## Exercise
Extract each line bearing the word "joints".

-------- Source excerpt --------

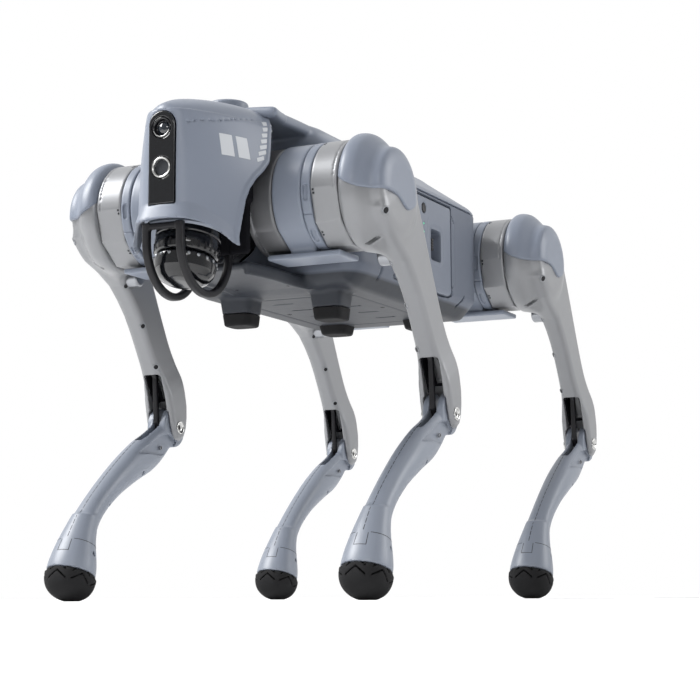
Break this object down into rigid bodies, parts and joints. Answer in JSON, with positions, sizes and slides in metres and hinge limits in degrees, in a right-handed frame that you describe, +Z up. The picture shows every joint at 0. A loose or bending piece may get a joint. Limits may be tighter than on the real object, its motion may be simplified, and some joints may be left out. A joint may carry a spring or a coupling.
{
  "type": "quadruped robot dog",
  "caption": "Standing four-legged walking robot with jointed hips, thighs and shins, a camera visor, a caged spinning ranging sensor and a slide-out battery.",
  "frame": {"origin": "on the ground below the middle of the trunk, halfway between the front and rear hip axes", "axes": "+X forward along the trunk, +Y to the robot's left, +Z up"},
  "size_m": [0.6506, 0.3304, 0.4328],
  "materials": {
    "shell": "satin blue-grey painted shell",
    "shell_dark": "matte dark blue-grey moulding",
    "silver": "bead-blasted satin",
    "calf": "satin pale blue-grey",
    "black": "matte",
    "gloss": "gloss black",
    "lens": "coated optical glass",
    "chrome": "bright",
    "steel": "machined",
    "motor": "dark anodised",
    "rubber": "moulded tread",
    "board": "solder mask"
  },
  "bodies": {
    "trunk": {"chassis_frame": "motor", "top_shell": "shell", "belly_shell": "shell_dark", "head_shell": "shell", "visor_panel": "gloss", "camera_lens": "lens", "headlight": "chrome", "lidar_body": "black", "lidar_guard": "black", "antenna_dome": "shell", "main_board": "board", "front_left_abduction_motor": "motor", "front_right_abduction_motor": "motor", "rear_left_abduction_motor": "motor", "rear_right_abduction_motor": "motor"},
    "lidar_head": {"lidar_rotor": "gloss"},
    "battery": {"battery_pack": "shell_dark"},
    "latch_front": {"battery_latch_front": "black"},
    "latch_rear": {"battery_latch_rear": "black"},
    "button": {"power_button": "black"},
    "front_left_hip": {"front_left_hip_housing": "shell", "front_left_thigh_motor": "shell"},
    "front_left_thigh": {"front_left_calf_motor": "silver", "front_left_thigh_arm": "silver", "front_left_shoulder_cap": "shell", "front_left_knee_axle": "chrome"},
    "front_left_crank": {"front_left_knee_crank": "steel"},
    "front_left_rod": {"front_left_knee_rod": "black"},
    "front_left_shin": {"front_left_calf": "calf", "front_left_foot": "rubber"},
    "front_right_hip": {"front_right_hip_housing": "shell", "front_right_thigh_motor": "shell"},
    "front_right_thigh": {"front_right_calf_motor": "silver", "front_right_thigh_arm": "silver", "front_right_shoulder_cap": "shell", "front_right_knee_axle": "chrome"},
    "front_right_crank": {"front_right_knee_crank": "steel"},
    "front_right_rod": {"front_right_knee_rod": "black"},
    "front_right_shin": {"front_right_calf": "calf", "front_right_foot": "rubber"},
    "rear_left_hip": {"rear_left_hip_housing": "shell", "rear_left_thigh_motor": "shell"},
    "rear_left_thigh": {"rear_left_calf_motor": "silver", "rear_left_thigh_arm": "silver", "rear_left_shoulder_cap": "shell", "rear_left_knee_axle": "chrome"},
    "rear_left_crank": {"rear_left_knee_crank": "steel"},
    "rear_left_rod": {"rear_left_knee_rod": "black"},
    "rear_left_shin": {"rear_left_calf": "calf", "rear_left_foot": "rubber"},
    "rear_right_hip": {"rear_right_hip_housing": "shell", "rear_right_thigh_motor": "shell"},
    "rear_right_thigh": {"rear_right_calf_motor": "silver", "rear_right_thigh_arm": "silver", "rear_right_shoulder_cap": "shell", "rear_right_knee_axle": "chrome"},
    "rear_right_crank": {"rear_right_knee_crank": "steel"},
    "rear_right_rod": {"rear_right_knee_rod": "black"},
    "rear_right_shin": {"rear_right_calf": "calf", "rear_right_foot": "rubber"}
  },
  "joints": [
    {"name": "lidar_spin", "type": "hinge", "parent": "trunk", "child": "lidar_head", "pos_m": [0.283, 0, 0.2962], "axis": [0.225, 0, -0.9744], "continuous": true},
    {"name": "battery_slide", "type": "slide", "parent": "trunk", "child": "battery", "axis": [0, -1, 0], "range_m": [-0.11, 0]},
    {"name": "latch_front_slide", "type": "slide", "parent": "battery", "child": "latch_front", "axis": [-1, 0, 0], "range_m": [0, 0.0045], "stiffness_N_per_m": 800, "springref_m": -0.001},
    {"name": "latch_rear_slide", "type": "slide", "parent": "battery", "child": "latch_rear", "axis": [1, 0, 0], "range_m": [0, 0.0045], "stiffness_N_per_m": 800, "springref_m": -0.001},
    {"name": "button_press", "type": "slide", "parent": "battery", "child": "button", "axis": [0, -1, 0], "range_m": [0, 0.0015], "stiffness_N_per_m": 1500, "springref_m": -0.0005},
    {"name": "front_left_abduction", "type": "hinge", "parent": "trunk", "child": "front_left_hip", "pos_m": [0.1934, 0.0465, 0.3432], "axis": [1, 0, 0], "range_deg": [-30, 48]},
    {"name": "front_left_hip_pitch", "type": "hinge", "parent": "front_left_hip", "child": "front_left_thigh", "pos_m": [0.1934, 0.142, 0.3432], "axis": [0, 1, 0], "range_deg": [-122, 52]},
    {"name": "front_left_knee", "type": "hinge", "parent": "front_left_thigh", "child": "front_left_shin", "pos_m": [0.07943, 0.142, 0.16326], "axis": [0, 1, 0], "range_deg": [-54, 32]},
    {"name": "front_left_crank_turn", "type": "hinge", "parent": "front_left_thigh", "child": "front_left_crank", "pos_m": [0.1934, 0.142, 0.3432], "axis": [0, 1, 0], "range_deg": [-54, 32]},
    {"name": "front_left_rod_turn", "type": "hinge", "parent": "front_left_crank", "child": "front_left_rod", "pos_m": [0.2011, 0.142, 0.33272], "axis": [0, 1, 0], "range_deg": [-32, 54]},
    {"name": "front_right_abduction", "type": "hinge", "parent": "trunk", "child": "front_right_hip", "pos_m": [0.1934, -0.0465, 0.3432], "axis": [1, 0, 0], "range_deg": [-48, 30]},
    {"name": "front_right_hip_pitch", "type": "hinge", "parent": "front_right_hip", "child": "front_right_thigh", "pos_m": [0.1934, -0.142, 0.3432], "axis": [0, 1, 0], "range_deg": [-122, 52]},
    {"name": "front_right_knee", "type": "hinge", "parent": "front_right_thigh", "child": "front_right_shin", "pos_m": [0.07943, -0.142, 0.16326], "axis": [0, 1, 0], "range_deg": [-54, 32]},
    {"name": "front_right_crank_turn", "type": "hinge", "parent": "front_right_thigh", "child": "front_right_crank", "pos_m": [0.1934, -0.142, 0.3432], "axis": [0, 1, 0], "range_deg": [-54, 32]},
    {"name": "front_right_rod_turn", "type": "hinge", "parent": "front_right_crank", "child": "front_right_rod", "pos_m": [0.2011, -0.142, 0.33272], "axis": [0, 1, 0], "range_deg": [-32, 54]},
    {"name": "rear_left_abduction", "type": "hinge", "parent": "trunk", "child": "rear_left_hip", "pos_m": [-0.1934, 0.0465, 0.3432], "axis": [1, 0, 0], "range_deg": [-30, 48]},
    {"name": "rear_left_hip_pitch", "type": "hinge", "parent": "rear_left_hip", "child": "rear_left_thigh", "pos_m": [-0.1934, 0.142, 0.3432], "axis": [0, 1, 0], "range_deg": [-36, 214]},
    {"name": "rear_left_knee", "type": "hinge", "parent": "rear_left_thigh", "child": "rear_left_shin", "pos_m": [-0.30737, 0.142, 0.16326], "axis": [0, 1, 0], "range_deg": [-54, 32]},
    {"name": "rear_left_crank_turn", "type": "hinge", "parent": "rear_left_thigh", "child": "rear_left_crank", "pos_m": [-0.1934, 0.142, 0.3432], "axis": [0, 1, 0], "range_deg": [-54, 32]},
    {"name": "rear_left_rod_turn", "type": "hinge", "parent": "rear_left_crank", "child": "rear_left_rod", "pos_m": [-0.1857, 0.142, 0.33272], "axis": [0, 1, 0], "range_deg": [-32, 54]},
    {"name": "rear_right_abduction", "type": "hinge", "parent": "trunk", "child": "rear_right_hip", "pos_m": [-0.1934, -0.0465, 0.3432], "axis": [1, 0, 0], "range_deg": [-48, 30]},
    {"name": "rear_right_hip_pitch", "type": "hinge", "parent": "rear_right_hip", "child": "rear_right_thigh", "pos_m": [-0.1934, -0.142, 0.3432], "axis": [0, 1, 0], "range_deg": [-36, 214]},
    {"name": "rear_right_knee", "type": "hinge", "parent": "rear_right_thigh", "child": "rear_right_shin", "pos_m": [-0.30737, -0.142, 0.16326], "axis": [0, 1, 0], "range_deg": [-54, 32]},
    {"name": "rear_right_crank_turn", "type": "hinge", "parent": "rear_right_thigh", "child": "rear_right_crank", "pos_m": [-0.1934, -0.142, 0.3432], "axis": [0, 1, 0], "range_deg": [-54, 32]},
    {"name": "rear_right_rod_turn", "type": "hinge", "parent": "rear_right_crank", "child": "rear_right_rod", "pos_m": [-0.1857, -0.142, 0.33272], "axis": [0, 1, 0], "range_deg": [-32, 54]}
  ],
  "couplings": [
    {"joint": "front_left_crank_turn", "follows": "front_left_knee", "ratio": 1},
    {"joint": "front_left_rod_turn", "follows": "front_left_knee", "ratio": -1},
    {"joint": "front_right_crank_turn", "follows": "front_right_knee", "ratio": 1},
    {"joint": "front_right_rod_turn", "follows": "front_right_knee", "ratio": -1},
    {"joint": "rear_left_crank_turn", "follows": "rear_left_knee", "ratio": 1},
    {"joint": "rear_left_rod_turn", "follows": "rear_left_knee", "ratio": -1},
    {"joint": "rear_right_crank_turn", "follows": "rear_right_knee", "ratio": 1},
    {"joint": "rear_right_rod_turn", "follows": "rear_right_knee", "ratio": -1}
  ]
}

--------

## Output for this exercise
Break this object down into rigid bodies, parts and joints. Answer in JSON, with positions, sizes and slides in metres and hinge limits in degrees, in a right-handed frame that you describe, +Z up. The picture shows every joint at 0. A loose or bending piece may get a joint. Limits may be tighter than on the real object, its motion may be simplified, and some joints may be left out. A joint may carry a spring or a coupling.
  "joints": [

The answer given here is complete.